To succinctly (I can clad against the clags of the palabric perennial stream, I know I can) sketch a rudimentary conception of the reference in question: the centralizing tendency of the kingdoms of Europe underway in earnest by the early 14th century, these grasping nouveau reache chafed at the millennial hegemony of the Papacy. The King of France yclept Philip IV, in part engendered by a pertinacious and domineering temperament, in part from the transalpine propiquancy of their respective domains, cast out le Roi’s de fer shackles of le masque, looping to muzzle along the gamut of society, from the Jews to the nobility to the Knights Templar to the papacy, the last of which he sought to levy imposts upon. The pontiff of the time having but recently promulgated the papal bull Unam sanctum, the most notorious monument to the extravagancy of sarcedotal hierocracy, smelt the pungent waftings of dung in these mintrelesque mistrals cresting and gusting down the mountains, and vehemently contemned and resisted the violation whereof, culminating in the arrest and confinement of the Pope by French troops (in conjunction with the decampment of the same in 1870, denuding the wobbling seat of a patrial Papacy of its third spindle, is it little wonder the Pope acceded to a concordat with Hitler? [yes]), whence ensued his death less than a month after. The conclave’s stove was in unusual demand in its early years, for his successor’s pontiff compassed less than a year, whereof Philip IV beheld and held yet another opportunity to enforce his will; he successfully pressured the Conclave to elect a Frenchman, Clement V, who refused to commute out from the communes and declared he would “work-from-home”, uprooting the Papacy from Rome to Avignon on the French side of the Alpine border, proximate (from an Usonian’s zoomed-out lens) to Nice.

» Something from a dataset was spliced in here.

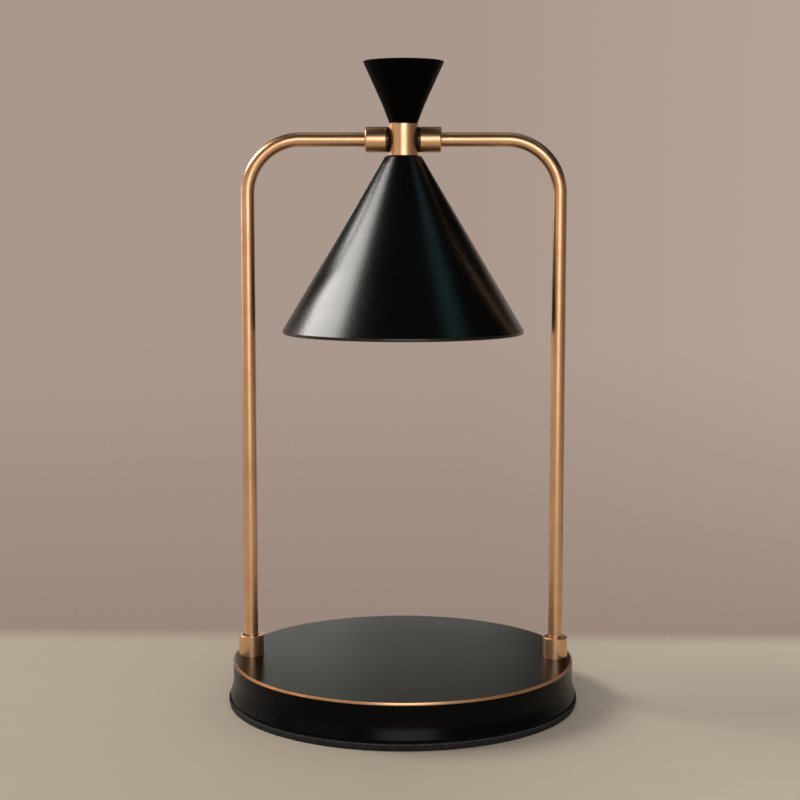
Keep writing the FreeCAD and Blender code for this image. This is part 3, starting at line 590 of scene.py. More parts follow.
BLACK_BASE = SatinBlackCoat(
    name="base_black", colour=(0.0006, 0.0006, 0.0006), faded=(0.0020, 0.0019, 0.0018), roughness=0.25,
    ior=1.18, unevenness=0.09, streaks=(0.4, 1.5, 1.0))
BLACK_SHADE = SatinBlackCoat(
    name="shade_black", colour=(0.0002, 0.0002, 0.0002), faded=(0.0008, 0.0008, 0.0007), roughness=0.27,
    ior=1.55, ring_marks=0.25)
BLACK_FINIAL = SatinBlackCoat(
    name="finial_black", colour=(0.0002, 0.0002, 0.0002), faded=(0.0006, 0.0006, 0.0006), roughness=0.42,
    ior=1.11)
EDGE_BRASS = AntiqueBrass(name="edge_brass", lay=Lay.ALONG)
TUBE_BRASS = AntiqueBrass(name="tube_brass", lay=Lay.ALONG)
COLLAR_BRASS = AntiqueBrass(name="collar_brass", lay=Lay.ROUND_CROSSWISE, middle=HUB_MIDDLE)
BARREL_BRASS = AntiqueBrass(name="barrel_brass", roughness=0.31)
ZINC = PlatedSteel()
SCREW_BRASS = PlatedSteel(
    name="machined_brass", bright=(0.78, 0.58, 0.30), dull=(0.50, 0.36, 0.18), roughness=0.28)
BLACKENED = PlatedSteel(
    name="blackened_screw", bright=(0.05, 0.05, 0.052), dull=(0.02, 0.02, 0.02), roughness=0.42)
TUNGSTEN = PlatedSteel(name="tungsten", bright=(0.45, 0.43, 0.40), dull=(0.28, 0.26, 0.24), roughness=0.4)
RUBBER = Moulded(name="black_rubber", roughness=0.62, skin_depth=0.03)
# painted reflection: the washers' brown tint stands in for the brass mirrored in them
NYLON_PAINTED_REFLECTION = Moulded(
    name="nylon_painted_reflection", colour=(0.010, 0.0045, 0.002), worn=(0.028, 0.012, 0.005), roughness=0.28, ior=1.5)
TERMINAL = Moulded(
    name="terminal_nylon", colour=(0.74, 0.73, 0.68), worn=(0.60, 0.58, 0.51), roughness=0.44)
SHEATH = Moulded(
    name="lead_sheath", colour=(0.018, 0.018, 0.019), worn=(0.032, 0.032, 0.033), roughness=0.38)
GLAZED = Ceramic(name="glazed_ceramic", glaze=0.85, roughness=0.38)
BARE = Ceramic(name="bare_ceramic", colour=(0.78, 0.755, 0.69), stain=(0.55, 0.48, 0.38))
GLASS = ClearGlass()
QUARTZ = ClearGlass(name="quartz", ripple=0.004)
MIRROR = MirrorCoat()
PEARL = ReflectorBack()
FOAM = OpenFoam()
IRON = CastIron()


# ---------------------------------------------------------------- mesh making
def full_turn(steps: int) -> list[float]:
    """Evenly spaced angles round a full turn."""
    return [math.tau * step / steps for step in range(steps)]


def spoke(radius: float, angle: float, height: float = 0.0) -> Vector:
    """Point at an angle round the upright axis, a radius away from it."""
    return Vector((radius * math.cos(angle), radius * math.sin(angle), height))


def rounded(corners: list[Corner], steps: int = 6) -> list[tuple[float, float]]:
    """Closed outline through corners of (radius, height), with an arc where a third number rounds a corner.

    Args:
        corners: Corner points in order.
        steps: Pieces in each arc.

    Returns:
        The points of the outline.
    """
    points = []
    for i, corner in enumerate(corners):
        here = Vector(corner[:2])
        radius = corner[2] if len(corner) > 2 else 0.0
        if radius == 0:
            points.append((here.x, here.y))
            continue
        back = (Vector(corners[i - 1][:2]) - here).normalized()
        ahead = (Vector(corners[(i + 1) % len(corners)][:2]) - here).normalized()
        half = back.angle(ahead) / 2
        bisector = (back + ahead).normalized()
        hub = here + bisector * (radius / math.sin(half))
        first = here + back * (radius / math.tan(half)) - hub
        turn = math.pi - 2 * half
        sign = 1 if first.x * ahead.y - first.y * ahead.x > 0 else -1
        for step in range(steps + 1):
            angle = sign * turn * step / steps
            turned = Vector((first.x * math.cos(angle) - first.y * math.sin(angle),
                             first.x * math.sin(angle) + first.y * math.cos(angle)))
            points.append((hub.x + turned.x, hub.y + turned.y))
    return points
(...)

Thus the threat registers as out of all proportion to the summons of mere rhetorical denunciation (at least King Philip felt the palpable Papal tug of the purse strings on those of the palpitating variety), whatever its potential harm to the prospectus in November, which was mostly self-inflicted by taking up the whipping fasci subsequent to so piffling a provocation; nary shall be found in diplomatic annals so egregious a breach of etiquette, which might, had any vestige of restraint been exercise, been used to curry comity or at the least a quiet complicity, of a rudimentary understanding of tact to so esteemed a personage as the head of the single most numerous Christian denomination (this second administration has pulled many a page out of the fascist polemics, why not rifle through the pages on the assimilation of religious fervour? [at the rifle if need be, but let the threat be tacit]), of a sense of decency, or, if this cannot at moil be mustered, the pretense of courtesy.
In tandem to this spectacular spate, the President divined in his inscrutably sage sense of timing, the moment as ripe to post on TruthSocial an AI-generated depiction of himself gracing an infirmed man (who has been irreverently likened to J. Epstein, but I think the reminiscence extends only so far as skin tone and an oblong countenance; he bares a much more marked resemblance to Jon Stewart) with a coruscant King’s touch, whence and its brother effuses shafts of golden brilliance, garbed in the vestment of an apostle, a purloined vermillion stole falling from his neck, and, to cap off the lapidary ineffacibility of this anthumous hagiograph, with qaren envoy of Beelzebub in the vanguard of our troops looming above him, forsooth, as if in a concerted effort to alienate his Catholic or otherwise orthodox flock, and less devout but nonetheless sensible persons besides.
All and all, Jesus’ Second Coming was but a sour souse in the mush in beliance and betrayal of the promissory marvel of the original iteration, a veritable slap in the face to all his long-suffering, staunchly devoted fanatics who have sith times of yore desiderated in anticipation of the sequel. What a crying shame! I suppose we must resign ourselves to find some sort of solatium in the feeble, beleaguered, fugitive hopes for a lucid and lucent finale to the tripped-tich, as we, glum and subdued, unseeingly stare through the glass, darkly.